West Germanic looses _*-z,_ North Germanic converts it into _R>r,_ East Germanic devoices it to _s_ in Wulfila's Gothic.

In Busbecq's Gothic _-s_ is mostly absent in nouns and adjectives, but is retained in the pronoun _ies_ "ille" (Wulfila's _is_) and the numeral _seis_ "sex" (Wulfila's _saihs_), as well as in four nouns: _fers_ "vir" (Wulfila's _fairƕus_ "world" — Reconstruction:Proto-Germanic/ferhuz - Wiktionary, compare Norse _fjǫrr_ "man" — fjǫrr - Wiktionary), _ieltsch, rintsch _and_ wintch_ (see in the previous post). It seems therefore probable that the former distinction between the Nominative and Accusative Singular had been abandoned and the former Accusative form was mostly generalized, with some exceptions (like in French, cp. _fils; _notice that of four Busbecq's nouns with _-s_ all retain it after a consonant cluster). For the last third of the 1st millennium let's keep the Nominative with its _-s_ where appropriate.

P. S. For those interested in Crimean Gothic, there is a recent Russian book on this topic: _Ганина НА · 2011 · Крымско-готский язык_ — Ганина НА · 2011 · Крымско-готский язык.pdf


----------



## Awwal12

ahvalj said:


> The Gothic word _*kuniggs,_ though unattested, was borrowed into Slavic as _*kuningə_


On a bit of a sidenote, but do you believe that the open syllable law wasn't active yet around the II century a.d.?


----------



## ahvalj

Awwal12 said:


> On a bit of a sidenote, but do you believe that the open syllable law wasn't active yet around the II century a.d.?

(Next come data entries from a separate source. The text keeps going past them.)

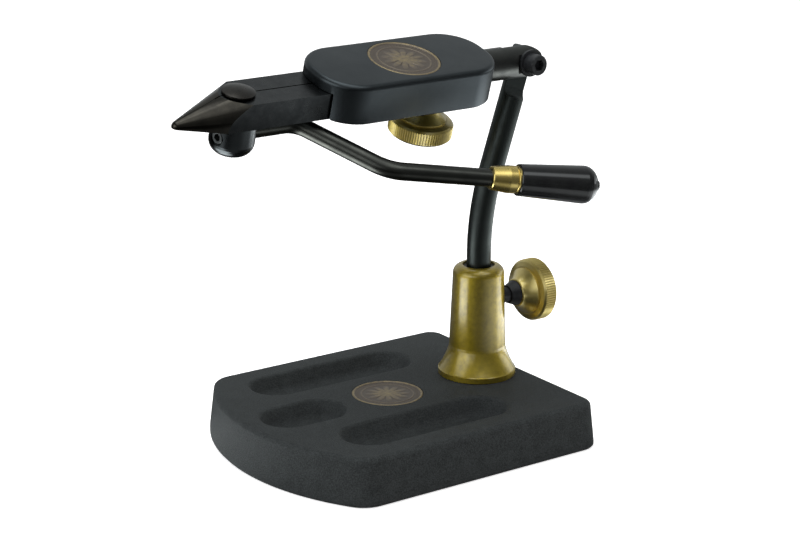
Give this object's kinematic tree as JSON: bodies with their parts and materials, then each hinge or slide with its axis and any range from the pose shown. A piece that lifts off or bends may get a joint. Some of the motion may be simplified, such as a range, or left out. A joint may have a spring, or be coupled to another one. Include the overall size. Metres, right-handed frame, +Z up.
{
  "type": "fly tying vise",
  "caption": "Bench fly tying vise: pocketed heavy base, brass pillar, bent sliding stem and a tilting, turning head whose spring-closed jaws are opened by a cam on a long lever.",
  "frame": {"origin": "on the pillar's axis at the underside of the base's pad, where the tool stands on the bench", "axes": "+Z up along the pillar, the jaws point along -X, the lever lies on the -Y side"},
  "size_m": [0.1656, 0.1131, 0.1542],
  "materials": {
    "charcoal_coat": "fine textured powder coat, satin",
    "pad_rubber": "matt",
    "antique_brass": "antiqued, dark in the recesses and bright on the rim",
    "aged_brass": "turned, satin, slightly tarnished",
    "bright_brass": "turned and knurled, semi-bright",
    "black_steel": "black oxide",
    "gun_black_steel": "blackened, satin",
    "jaw_steel": "hardened and black oxided, ground on the nose",
    "bare_steel": "drawn, bare",
    "black_anodised": "bead-blasted and black anodised, satin",
    "black_nylon": "satin",
    "black_grip": "dipped, glossy"
  },
  "bodies": {
    "base": {"base_casting": "charcoal_coat", "base_pad": "pad_rubber", "base_medallion": "antique_brass", "pillar": "aged_brass", "pillar_bolt": "black_steel"},
    "sleeve": {"stem_sleeve": "black_nylon"},
    "stem": {"stem": "gun_black_steel", "tilt_washer": "black_steel"},
    "stem_lock": {"clamp_screw": "black_steel", "clamp_knob": "bright_brass"},
    "tilt_lock": {"tilt_screw": "black_steel"},
    "shaft": {"head_shaft": "gun_black_steel"},
    "head": {"head_body": "black_anodised", "head_medallion": "antique_brass", "jaw_pins": "bare_steel", "jaw_spring": "bare_steel"},
    "head_lock": {"lock_screw": "black_steel", "lock_knob": "bright_brass"},
    "lever": {"cam_shaft": "jaw_steel", "cam_hub": "gun_black_steel", "hub_screw": "black_steel", "lever_rod": "gun_black_steel", "lever_ferrule": "bright_brass", "lever_grip": "black_grip"},
    "jaw_left": {"jaw_left": "jaw_steel"},
    "jaw_right": {"jaw_right": "jaw_steel"}
  },
  "joints": [
    {"name": "stem_swivel", "type": "hinge", "parent": "base", "child": "sleeve", "pos_m": [0, 0, 0.06], "axis": [0, 0, 1], "continuous": true},
    {"name": "stem_height", "type": "slide", "parent": "sleeve", "child": "stem", "axis": [0, 0, 1], "range_m": [-0.006, 0.012]},
    {"name": "stem_clamp_turn", "type": "hinge", "parent": "base", "child": "stem_lock", "pos_m": [0.015, 0, 0.0484], "axis": [1, 0, 0], "range_deg": [0, 180]},
    {"name": "tilt_screw_turn", "type": "hinge", "parent": "stem", "child": "tilt_lock", "pos_m": [0.01888, -0.005, 0.1423], "axis": [0, -1, 0], "range_deg": [0, 180]},
    {"name": "head_tilt", "type": "hinge", "parent": "stem", "child": "shaft", "pos_m": [0.01888, 0, 0.1423], "axis": [0, 1, 0], "range_deg": [-12, 30]},
    {"name": "head_rotation", "type": "hinge", "parent": "shaft", "child": "head", "pos_m": [-0.02, 0, 0.1423], "axis": [1, 0, 0], "range_deg": [-280, 40]},
    {"name": "head_lock_turn", "type": "hinge", "parent": "head", "child": "head_lock", "pos_m": [-0.02462, 0.00272, 0.13268], "axis": [0, 0.2723, -0.9622], "range_deg": [0, 180]},
    {"name": "lever_squeeze", "type": "hinge", "parent": "head", "child": "lever", "pos_m": [-0.10942, 0.00272, 0.13268], "axis": [0, 0.2723, -0.9622], "range_deg": [-16, 0], "stiffness_Nm_per_rad": 6, "springref_deg": 2.86, "deforming": ["jaw_spring"]},
    {"name": "jaw_left_swing", "type": "hinge", "parent": "head", "child": "jaw_left", "pos_m": [-0.07102, 0.00481, 0.14366], "axis": [0, -0.2723, 0.9622], "range_deg": [-1.44, 0]},
    {"name": "jaw_right_swing", "type": "hinge", "parent": "head", "child": "jaw_right", "pos_m": [-0.07102, -0.00481, 0.14094], "axis": [0, -0.2723, 0.9622], "range_deg": [0, 1.44]}
  ],
  "couplings": [
    {"joint": "jaw_left_swing", "follows": "lever_squeeze", "ratio": 0.09},
    {"joint": "jaw_right_swing", "follows": "lever_squeeze", "ratio": -0.09}
  ]
}
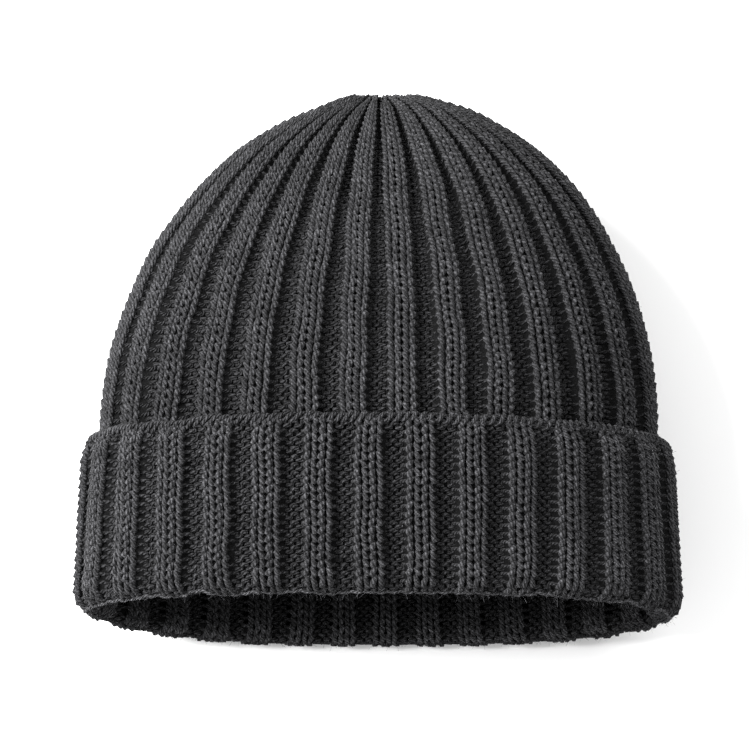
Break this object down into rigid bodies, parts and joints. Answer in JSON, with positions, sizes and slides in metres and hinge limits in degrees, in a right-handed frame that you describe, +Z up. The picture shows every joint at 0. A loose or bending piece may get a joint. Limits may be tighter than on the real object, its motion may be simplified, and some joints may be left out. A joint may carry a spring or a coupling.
{
  "type": "ribbed knit beanie",
  "caption": "Chunky charcoal ribbed knit beanie with a turned-up cuff, lying on its back in its rounded form.",
  "frame": {"origin": "middle of the bounding box's bottom, on the surface that the hat lies on", "axes": "+Z up from the surface, with the front of the hat facing up; +Y from the opening to the gathered top; +X to the hat's right as seen from above"},
  "size_m": [0.224, 0.2066, 0.1074],
  "materials": {
    "yarn": "matte charcoal wool yarn with a light heather"
  },
  "bodies": {
    "root": {"crown": "yarn", "inner_band": "yarn", "cuff": "yarn"}
  },
  "joints": []
}
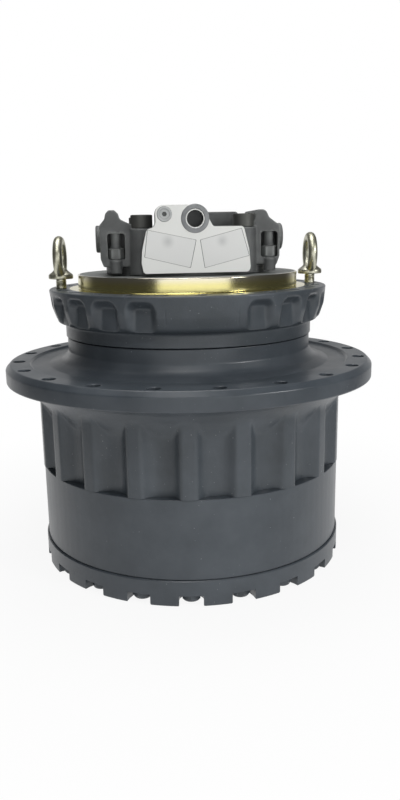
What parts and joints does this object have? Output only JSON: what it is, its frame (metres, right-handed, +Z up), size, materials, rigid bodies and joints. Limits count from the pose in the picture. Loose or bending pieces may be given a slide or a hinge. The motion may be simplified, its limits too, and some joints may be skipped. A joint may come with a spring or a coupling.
{
  "type": "excavator final drive",
  "caption": "Hydraulic travel motor on a ribbed planetary reduction hub with a drilled sprocket flange, bolted end cover and two lifting eyes.",
  "frame": {"origin": "on the main axis, at the lowest face of the end cover, on which the drive stands", "axes": "+Z up along the main axis towards the motor, -Y out of the motor's port face, +X to the right seen from the port side"},
  "size_m": [0.5498, 0.5498, 0.5226],
  "materials": {
    "enamel": "satin blue-grey primer enamel over cast iron",
    "casting": "dark phosphated casting, slightly rough",
    "machined": "milled port face, pale silver",
    "pilot": "turned pilot with a yellow passivated zinc film",
    "film": "thin grey protective film over the ports",
    "black_steel": "black oxide, satin",
    "zinc": "yellow passivated zinc plate, bright",
    "gear_steel": "case-hardened steel, ground flanks, oily",
    "ground_steel": "ground steel",
    "bronze": "bronze"
  },
  "bodies": {
    "housing": {"spindle": "enamel", "motor_cover": "casting", "pressure_plug": "ground_steel", "valve_cap_left": "casting", "valve_cap_right": "casting", "relief_valve_left": "black_steel", "relief_valve_right": "black_steel", "motor_screw_1": "black_steel", "motor_screw_2": "black_steel", "motor_screw_3": "black_steel", "motor_screw_4": "black_steel", "eye_bolt_left": "zinc", "eye_bolt_right": "zinc", "second_carrier": "gear_steel", "second_pin_1": "ground_steel", "second_pin_2": "ground_steel", "second_pin_3": "ground_steel", "bearing_nut": "ground_steel", "fixed_seal_ring": "ground_steel", "upper_bearing_cone": "ground_steel", "lower_bearing_cone": "ground_steel"},
    "spool": {"counterbalance_spool": "ground_steel"},
    "hub": {"hub": "enamel", "ring_gear": "enamel", "end_cover": "enamel", "thrust_pad": "bronze", "moving_seal_ring": "ground_steel", "upper_bearing_cup": "ground_steel", "lower_bearing_cup": "ground_steel", "fill_plug": "zinc", "drain_plug": "zinc", "cover_bolt_01": "black_steel", "cover_bolt_02": "black_steel", "cover_bolt_03": "black_steel", "cover_bolt_04": "black_steel", "cover_bolt_05": "black_steel", "cover_bolt_06": "black_steel", "cover_bolt_07": "black_steel", "cover_bolt_08": "black_steel", "cover_bolt_09": "black_steel", "cover_bolt_10": "black_steel", "cover_bolt_11": "black_steel", "cover_bolt_12": "black_steel", "cover_bolt_13": "black_steel", "cover_bolt_14": "black_steel", "cover_bolt_15": "black_steel", "cover_bolt_16": "black_steel", "cover_bolt_17": "black_steel", "cover_bolt_18": "black_steel", "cover_bolt_19": "black_steel", "cover_bolt_20": "black_steel"},
    "input": {"input_shaft": "gear_steel"},
    "first_carrier": {"first_carrier": "gear_steel", "second_sun": "gear_steel"},
    "first_planet_1": {"first_planet_1": "gear_steel"},
    "second_planet_1": {"second_planet_1": "gear_steel"},
    "first_planet_2": {"first_planet_2": "gear_steel"},
    "second_planet_2": {"second_planet_2": "gear_steel"},
    "first_planet_3": {"first_planet_3": "gear_steel"},
    "second_planet_3": {"second_planet_3": "gear_steel"}
  },
  "joints": [
    {"name": "hub_spin", "type": "hinge", "parent": "housing", "child": "hub", "pos_m": [0, 0, 0.25], "axis": [0, 0, 1], "continuous": true},
    {"name": "input_spin", "type": "hinge", "parent": "housing", "child": "input", "pos_m": [0, 0, 0.15], "axis": [0, 0, 1], "continuous": true},
    {"name": "first_carrier_spin", "type": "hinge", "parent": "housing", "child": "first_carrier", "pos_m": [0, 0, 0.085], "axis": [0, 0, 1], "continuous": true},
    {"name": "spool_slide", "type": "slide", "parent": "housing", "child": "spool", "axis": [1, 0, 0], "range_m": [-0.005, 0.005]},
    {"name": "first_planet_1_spin", "type": "hinge", "parent": "first_carrier", "child": "first_planet_1", "pos_m": [0, 0.12, 0.059], "axis": [0, 0, 1], "continuous": true},
    {"name": "first_planet_2_spin", "type": "hinge", "parent": "first_carrier", "child": "first_planet_2", "pos_m": [-0.10392, -0.06, 0.059], "axis": [0, 0, 1], "continuous": true},
    {"name": "first_planet_3_spin", "type": "hinge", "parent": "first_carrier", "child": "first_planet_3", "pos_m": [0.10392, -0.06, 0.059], "axis": [0, 0, 1], "continuous": true},
    {"name": "second_planet_1_spin", "type": "hinge", "parent": "housing", "child": "second_planet_1", "pos_m": [0, 0.132, 0.117], "axis": [0, 0, 1], "continuous": true},
    {"name": "second_planet_2_spin", "type": "hinge", "parent": "housing", "child": "second_planet_2", "pos_m": [-0.11432, -0.066, 0.117], "axis": [0, 0, 1], "continuous": true},
    {"name": "second_planet_3_spin", "type": "hinge", "parent": "housing", "child": "second_planet_3", "pos_m": [0.11432, -0.066, 0.117], "axis": [0, 0, 1], "continuous": true}
  ],
  "couplings": [
    {"joint": "input_spin", "follows": "hub_spin", "ratio": -17.333},
    {"joint": "first_carrier_spin", "follows": "hub_spin", "ratio": -2.6667},
    {"joint": "first_planet_1_spin", "follows": "hub_spin", "ratio": 9.7778},
    {"joint": "first_planet_2_spin", "follows": "hub_spin", "ratio": 9.7778},
    {"joint": "first_planet_3_spin", "follows": "hub_spin", "ratio": 9.7778},
    {"joint": "second_planet_1_spin", "follows": "hub_spin", "ratio": 3.2},
    {"joint": "second_planet_2_spin", "follows": "hub_spin", "ratio": 3.2},
    {"joint": "second_planet_3_spin", "follows": "hub_spin", "ratio": 3.2}
  ]
}
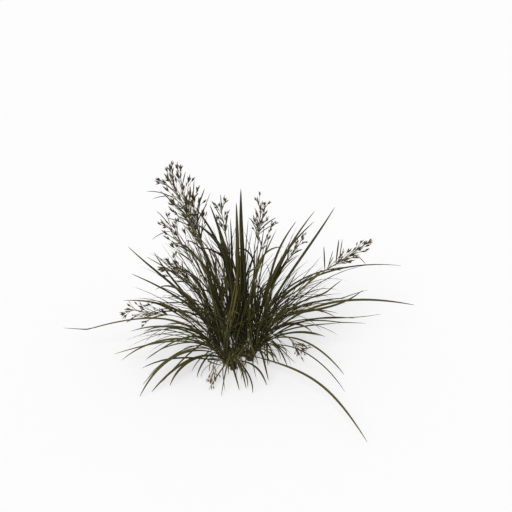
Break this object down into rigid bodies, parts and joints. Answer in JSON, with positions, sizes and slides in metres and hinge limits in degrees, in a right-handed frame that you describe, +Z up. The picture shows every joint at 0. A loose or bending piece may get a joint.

I think that wasn't actually a single law that emerged in the speech of a single generation of kids and affected immediately all the syllable boundaries. Rather, it was a tendency that operated during many centuries and involved different consonants at different periods. For example, much of East Slavic didn't experience this law at all in the case of _*ir_ and _*ur,_ which, unlike in all other Slavic dialects, never became syllabic sonorants and always retained the final _r_ (_*sirpan_ > _*sirpV,_ Finnic _sirppi_ > _сьрпъ_ > _серп; *turguṣ_ > _*turgu,_ Finnic _turku_ > _търгъ_ > _торг_). Likewise, in _ну_-verbs Russian is more prone to dropping the consonant than Ukrainian (_тянуть : тягнути_) and Church Slavonic (_гинуть : гыбнѫти_).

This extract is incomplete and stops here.